# Tournament Cheating!



## SMBHooker (Jan 3, 2008)

This is really pathetic! The article states he was banned from all tournys as he shoud be. Really though . . . really! Why? I know for the money but, come on!


http://www.grindtv.com/outdoor/blog/19468/cheating+scandal+at+us+open+rocks+bass-fishing+community/


----------



## Bad Bub (Jan 17, 2006)

really, it's the money and a shot at fame. it's amazing what people will do to try to get rich....


----------



## spfldbassguy (Mar 23, 2009)

He's the type of guy that gives all fishermen/women a bad name.It's just pure greed on his part,plain & simple.I wish someone would shove those sinkers(with the treble hooks he also employed) down his throat & see how well he likes it.Nothing but a cheating,selfish,greedy SOB!


----------



## Rybo (Jul 23, 2009)

Tournament bass fishing is certainly serious enough, and brings high enough stakes, that fish should be metal detected or x rayed (or something safer) to ensure this isn't happening. each series should have one machine, or one donated for tourney's.

Sounds ridiculous, but at $100,000 plus bass boat for a tourney, I think it could be necessary.


----------



## bobby (Aug 1, 2005)

I fear a lot of cheating goes on in bass tournies.
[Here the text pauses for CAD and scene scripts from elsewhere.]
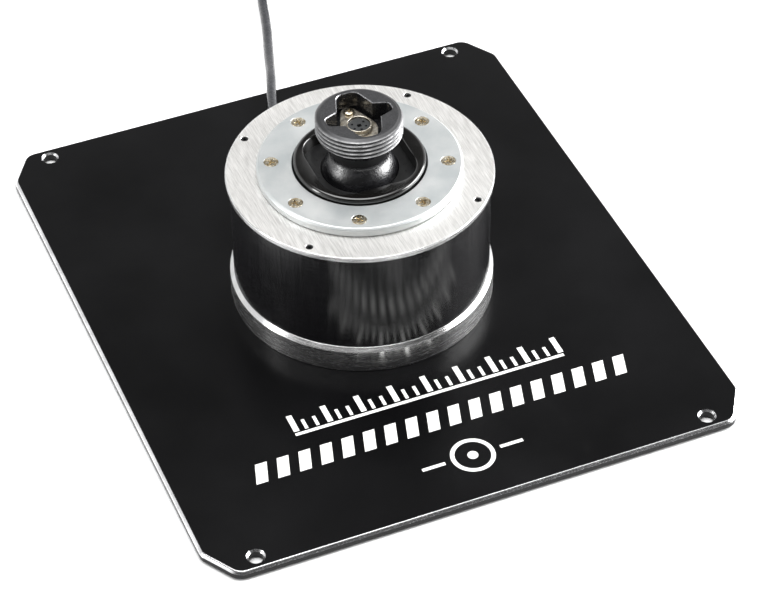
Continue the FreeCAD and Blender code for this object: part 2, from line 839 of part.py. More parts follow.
lead_route = [
    (0.0, 77.2, 10.3), (0.0, 88.0, 10.3), (0.9, 101.0, 8.0), (3.8, 114.5, 6.7),
    (7.8, 128.5, 6.75), (12.9, 142.0, 6.7), (17.0, 154.5, 3.6), (21.0, 167.0, 2.4),
    (25.2, 179.5, 2.35), (28.9, 192.0, 2.35), (31.9, 204.0, 2.35), (35.0, 213.5, 2.45),
    (36.9, 222.0, 2.6),
]
tail_route = [
    (66.0, 267.3, 14.3), (80.0, 267.2, 12.6), (93.5, 262.0, 8.0), (102.6, 253.0, 4.8),
    (106.5, 243.5, 3.8), (106.5, 233.0, 3.8),
]


def as_vectors(points):
    return [Vector(*p) for p in points]


def usb_cable():
    pieces = []
    for points in (lead_route, tail_route):
        body, radii, length = tube_along(as_vectors(points), cable_r)
        section = math.pi * cable_r ** 2
        print("lead bends", [round(r, 1) for r in radii], "length", round(length, 1),
              "volume over section x length", round(body.Volume / (section * length), 4))
        pieces.append(body)
    return Part.makeCompound(pieces)


def usb_coil():
    inner = coil_mean_r - coil_band / 2
    body = ring(coil_mean_r + coil_band / 2, inner, coil_lift, coil_lift + coil_height)
    body = body.makeFillet(3.5, edges_at(body, coil_lift - 0.01, coil_lift + coil_height + 0.01, inner - 1))
    return placed(body, Vector(*coil_centre, 0))


def coil_tie():
    """Strap once round the coil's bundle, at its +X side."""
    outer = coil_mean_r + coil_band / 2
    inner = coil_mean_r - coil_band / 2
    top = coil_lift + coil_height
    body = ring(outer + tie_thick, inner - tie_thick, coil_lift - tie_thick, top + tie_thick)
    body = body.cut(ring(outer, inner, coil_lift, top))
    body = body.common(block((0, outer + 1), (-tie_width / 2, tie_width / 2), (0, top + 1)))
    return placed(body, Vector(*coil_centre, 0))


def plug_level():
    return plug_thick / 2


def usb_plug_housing():
    x, y = plug_entry
    half = plug_width / 2
    body = block((x - half, x + half), (y - plug_length, y), (0, plug_thick))
    body = body.makeFillet(1.6, body.Edges)
    return body.cut(plug_shell_solid())


def plug_shell_solid():
    x, y = plug_entry
    wide, tall, length = plug_shell
    low = plug_level() - tall / 2
    return block((x - wide / 2, x + wide / 2), (y - plug_length - length + 6, y - plug_length + 6),
                 (low, low + tall))


def usb_plug_shell():
    x, y = plug_entry
    wide, tall, length = plug_shell
    low = plug_level() - tall / 2
    mouth = y - plug_length - length + 6
    hollow = block((x - wide / 2 + 0.4, x + wide / 2 - 0.4), (mouth - 1, mouth + 11),
                   (low + 2.2, low + tall - 0.4))
    slots = [block((x + s - 1.2, x + s + 1.2), (mouth + 4.5, mouth + 7), (low + tall - 1, low + tall + 1))
             for s in (-3, 3)]
    return without(plug_shell_solid(), [hollow] + slots)


# ---- write one file per piece -----------------------------------------------------------------

pieces = [mounting_plate, plate_pads, plate_screws, base_disc, tube_screws, housing_tube, top_ring,
          ring_screws, retaining_ring, retaining_screws, gate_bezel, upper_seat, ball_socket,
          guide_bail, pivot_ball, threaded_neck, shaft, spring_disc, disc_nut, magnet_holder, magnet,
          connector_flange, connector_shell, connector_insert, connector_screws, spring_seat,
          seat_screws, main_spring, side_springs, sensor_board, hall_sensor, sensor_screws,
          sensor_ribbon, board_bracket, bracket_screws, controller_board, controller_chips,
          board_headers, inner_cable, connector_lead, strain_relief, usb_cable, usb_coil, coil_tie,
          usb_plug_housing, usb_plug_shell]

os.makedirs("parts", exist_ok=True)
for piece in pieces:
    shape = piece()
    if not shape.isValid():
        raise RuntimeError(piece.__name__ + " is not a valid shape")
    shape.exportStep("parts/" + piece.__name__ + ".step")
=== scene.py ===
import json
import math
import random

import bmesh
import bpy
from mathutils import Matrix, Vector


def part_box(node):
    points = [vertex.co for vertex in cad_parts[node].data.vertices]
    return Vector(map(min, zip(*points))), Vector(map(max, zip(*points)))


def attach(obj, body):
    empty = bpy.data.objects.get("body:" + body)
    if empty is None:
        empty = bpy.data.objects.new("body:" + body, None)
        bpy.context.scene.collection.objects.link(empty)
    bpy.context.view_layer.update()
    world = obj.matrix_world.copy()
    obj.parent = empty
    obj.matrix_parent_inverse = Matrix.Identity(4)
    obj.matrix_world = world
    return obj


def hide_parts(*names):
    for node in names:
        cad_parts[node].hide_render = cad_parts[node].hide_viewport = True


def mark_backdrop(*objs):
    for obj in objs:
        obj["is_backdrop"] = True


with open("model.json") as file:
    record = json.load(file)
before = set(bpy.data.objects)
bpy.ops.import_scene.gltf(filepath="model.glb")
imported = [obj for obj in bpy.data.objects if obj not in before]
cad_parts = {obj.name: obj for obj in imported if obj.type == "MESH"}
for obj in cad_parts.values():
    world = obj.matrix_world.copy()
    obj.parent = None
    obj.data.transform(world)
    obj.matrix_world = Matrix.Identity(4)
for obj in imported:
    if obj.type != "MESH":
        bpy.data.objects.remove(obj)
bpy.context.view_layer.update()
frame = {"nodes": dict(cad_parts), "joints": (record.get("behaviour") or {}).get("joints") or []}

# Looks of a flight joystick's base: the plate, the round housing, the threaded neck and the lead.
# Everything is in metres, in the frame's own axes. mm turns the sizes below into metres.

mm = 0.001
random.seed(7)

# ---- places taken from the frame ---------------------------------------------------------

plate_low, plate_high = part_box("mounting_plate")
PLATE_TOP = plate_high.z
FOOT_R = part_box("base_disc")[1].x
TUBE_LOW, TUBE_HIGH = (corner.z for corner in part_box("housing_tube"))
TUBE_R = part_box("housing_tube")[1].x
TOP_RING_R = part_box("top_ring")[1].x
RING_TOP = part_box("top_ring")[1].z
RETAIN_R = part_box("retaining_ring")[1].x
RETAIN_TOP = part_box("retaining_ring")[1].z
LIP_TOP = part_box("gate_bezel")[1].z
NECK_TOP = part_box("threaded_neck")[1].z
NECK_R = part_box("threaded_neck")[1].x
PIVOT = Vector(frame["joints"][0]["pos_m"])
BALL_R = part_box("pivot_ball")[1].x
FLANGE_LOW, FLANGE_HIGH = (corner.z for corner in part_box("connector_flange"))
BARREL_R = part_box("connector_shell")[1].x
BARREL_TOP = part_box("connector_shell")[1].z

# ---- mesh helpers --------------------------------------------------------------------------


def rounded(corners, steps=5):
    """Closed outline through (x, y, radius) corners, each rounded by its own radius."""
    outline = []
    count = len(corners)
    for k, (x, y, radius) in enumerate(corners):
        here = Vector((x, y))
        if radius <= 0:
            outline.append(here)
            continue
        back = (Vector(corners[k - 1][:2]) - here).normalized()
        ahead = (Vector(corners[(k + 1) % count][:2]) - here).normalized()
        half = back.angle(ahead) / 2
        reach = radius / math.tan(half)
        centre = here + (back + ahead).normalized() * (radius / math.sin(half))
        start = here + back * reach - centre
        end = here + ahead * reach - centre
        turn = start.angle_signed(end)
        for s in range(steps + 1):
            a = -turn * s / steps
            outline.append(centre + Vector((start.x * math.cos(a) - start.y * math.sin(a),
                                            start.x * math.sin(a) + start.y * math.cos(a))))
    return outline


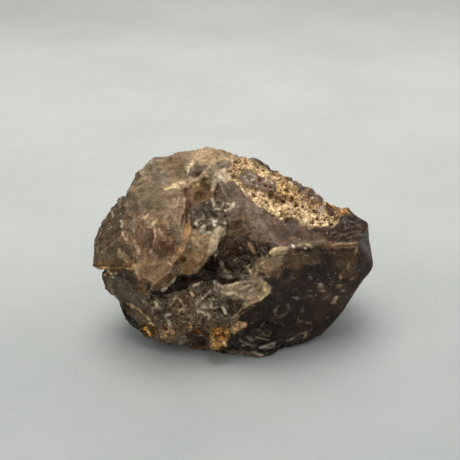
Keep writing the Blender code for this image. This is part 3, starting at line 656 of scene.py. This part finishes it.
    ((224, 184, 110), 1.2, 0.2, "234,333 238,330"),
]

# Small holes and specks: the finish, the colour, the radius in pixels, how far it stands out in mm, and the
# places.
SPOTS = [
    ("rust", (60, 36, 18), 2.2, -0.7,
     "279,216 283,201 292,199 300,191 271,195 318,217 313,222 332,223 297,205 288,190"),
    ("rust", (74, 46, 24), 1.4, -0.5,
     "276,198 286,196 304,199 309,195 296,192 322,222 306,216 326,218 266,186 260,180 270,186 303,206"),
    ("crust", (232, 206, 160), 1.5, 0.3,
     "262,195 268,199 296,210 302,214 309,215 324,224 330,218 336,222 281,207 273,208 287,207"),
    ("crust", (226, 196, 140), 1.2, 0.3, "284,186 290,194 295,198 286,192 299,203 280,188 314,205 307,190"),
    ("vein", (198, 186, 168), 1.0, 0.2, "312,198 251,184 266,180 257,186 272,183 291,204 316,194"),
    ("vein", (206, 188, 152), 1.0, 0.2, "108,271 113,277 116,273 105,275 111,274"),
    ("rust", (96, 56, 24), 1.3, -0.2, "102,272 107,276 119,272"),
    ("rust", (214, 160, 80), 1.3, 0.2, "144,330 150,334 216,330 226,333 219,346"),
    ("rust", (110, 62, 24), 1.3, -0.3, "220,341 225,337 214,334 189,326 198,332"),
    ("vein", (190, 174, 150), 0.9, 0.1, "240,248 267,256 262,258 305,248 327,233"),
    ("vein", (128, 114, 94), 0.9, 0.0, "304,256 333,285 348,268 344,291"),
]


def linear(colour):
    c = np.asarray(colour, float) / 255
    return np.where(c <= 0.04045, c / 12.92, ((c + 0.055) / 1.055) ** 2.4)


def line_distance(px, line):
    """Distance in pixels from each point to a line of straight stretches."""
    best = np.full(len(px), 1e9)
    for a, b in zip(line[:-1], line[1:]):
        a, b = np.array(a, float), np.array(b, float)
        ab = b - a
        t = np.clip(((px - a) @ ab) / max(ab @ ab, 1e-9), 0, 1)
        best = np.minimum(best, np.linalg.norm(px - (a + t[:, None] * ab), axis=1))
    return best


def inside_depth(px, outline):
    """Distance in pixels to the outline, above zero inside it."""
    corners = np.array(outline, float)
    inside = np.zeros(len(px), bool)
    for (xa, ya), (xb, yb) in zip(corners, np.roll(corners, -1, axis=0)):
        crosses = (ya > px[:, 1]) != (yb > px[:, 1])
        x = xa + (px[:, 1] - ya) / (yb - ya if yb != ya else 1e-9) * (xb - xa)
        inside ^= crosses & (px[:, 0] < x)
    depth = line_distance(px, [*outline, outline[0]])
    return np.where(inside, depth, -depth)


def path(text):
    """Pairs of numbers as a list of points."""
    return [tuple(float(v) for v in pair.split(",")) for pair in text.split()]


class Paint:
    """The colour, the finish and the fine height of every point, painted area over area."""

    def __init__(self, count):
        self.colour = np.zeros((count, 3))
        self.finish = np.zeros((count, 4))
        self.light = np.full(count, PLAIN_LIGHT)
        self.rise = np.zeros(count)

    def lay(self, kind, colour, share, light=None, rise=0.0):
        """Lays a colour, seen in that light, over a share of each point."""
        if light is not None:
            self.light = self.light * (1 - share) + light * share
        self.rise = self.rise * (1 - share) + rise * share
        share = share[:, None]
        stain = linear(colour) / self.light[:, None] / (1 - CLEAR_HIDES * FINISHES[kind][0])
        stain /= np.maximum(1, stain.max(axis=1, keepdims=True) / PALEST)
        self.colour = self.colour * (1 - share) + stain * share
        self.finish = self.finish * (1 - share) + np.array(FINISHES[kind]) * share


def rule_paint(points, normals, waves, faces):
    """What the sides have that the areas don't reach. faces is the level of each large broken face."""
    paint = Paint(len(points))
    broad, middle, small = waves
    x, y, z = points.T
    ones = np.ones(len(points))
    break_x = np.interp(z, [0, 8, 16, 25, 34, 40, 46], [17, 13, 8, 6, 4, 0, -2])
    broken = 1 - smooth_step(-3, 3, x - break_x + 4 * broad)
    paint.lay("glass", (46, 33, 24), ones, 0.6)
    paint.lay("glass", (66, 50, 37), smooth_step(-0.1, 0.5, broad + 0.4 * middle), 0.6)
    paint.lay("veil", (108, 92, 75), broken, 0.78)
    paint.lay("smoky", (70, 55, 43), broken * smooth_step(-0.06, -0.2, faces), 0.75)
    paint.lay("veil", (142, 125, 105), broken * smooth_step(0.08, 0.2, faces), 0.8)
    paint.lay("milky", (116, 98, 77), broken * smooth_step(0.05, 0.45, broad + 0.5 * middle), 0.75)
    paint.lay("fibrous", (84, 70, 56), broken * smooth_step(0.25, 0.5, -broad + 0.5 * middle), 0.7)
    paint.lay("crumbly", (100, 86, 70), broken * smooth_step(0.35, 0.6, middle - 0.5 * broad), 0.7)
    veins = smooth_step(0.035, 0.01, np.abs(broad + 0.15 * small))
    paint.lay("vein", (168, 150, 124), 0.8 * broken * veins, 0.8)
    foot = broken * smooth_step(7, 2, z + 3 * middle)
    paint.lay("rust", (118, 84, 50), foot * smooth_step(-0.1, 0.25, small), 0.42)
    edge = np.interp(x, [-6, -0.4, 4.3, 7.4, 11.5, 13.3, 15, 17.7, 23.2, 29.9, 34],
                     [-1, -1.5, -3.6, -4, -4.4, -6.2, -4, -2, -1.2, -1, 3]) - 3.2
    crust = (smooth_step(-6, 1, x) * (1 - smooth_step(30, 35, x)) * smooth_step(-0.6, 0.6, y - edge)
             * (1 - smooth_step(17, 22, y + 3 * broad)) * smooth_step(0.1, 0.45, normals[:, 2]))
    paint.lay("crust", (152, 124, 92), crust, 0.95)
    paint.lay("crust", (196, 168, 128), crust * smooth_step(0.0, 0.3, middle), 0.95)
    paint.lay("rust", (150, 108, 66), crust * smooth_step(0.1, 0.35, broad - 0.3 * middle), 0.9)
    return paint


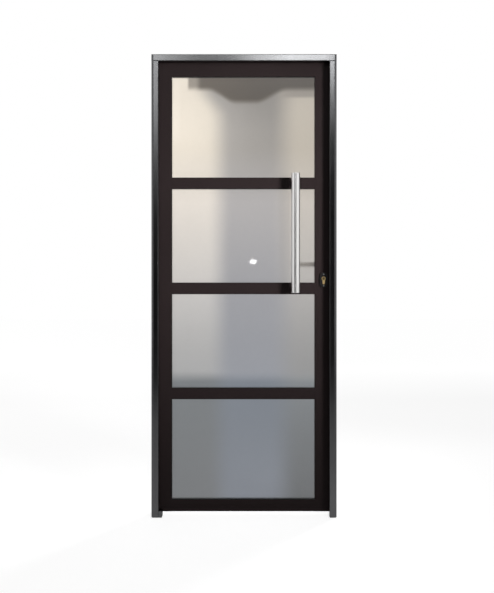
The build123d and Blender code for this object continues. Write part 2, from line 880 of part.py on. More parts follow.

Some worse than others, but cheating is cheating. Sitting around before a recent pre-tournament meeting listening to a guy talk about - "I cull em dead, what's the difference it's a stupid rule". You see guy all the time sneak into no fishing areas. Again, not as deliberate or coniving necessarily, but damn rules are there for a reason.


----------



## Fisherman 3234 (Sep 8, 2008)

Wow how low can you get????? What a piece of trash.


----------



## cbuckyfish (Aug 20, 2010)

cheating has always been there just have to be smarter than the cheaters


----------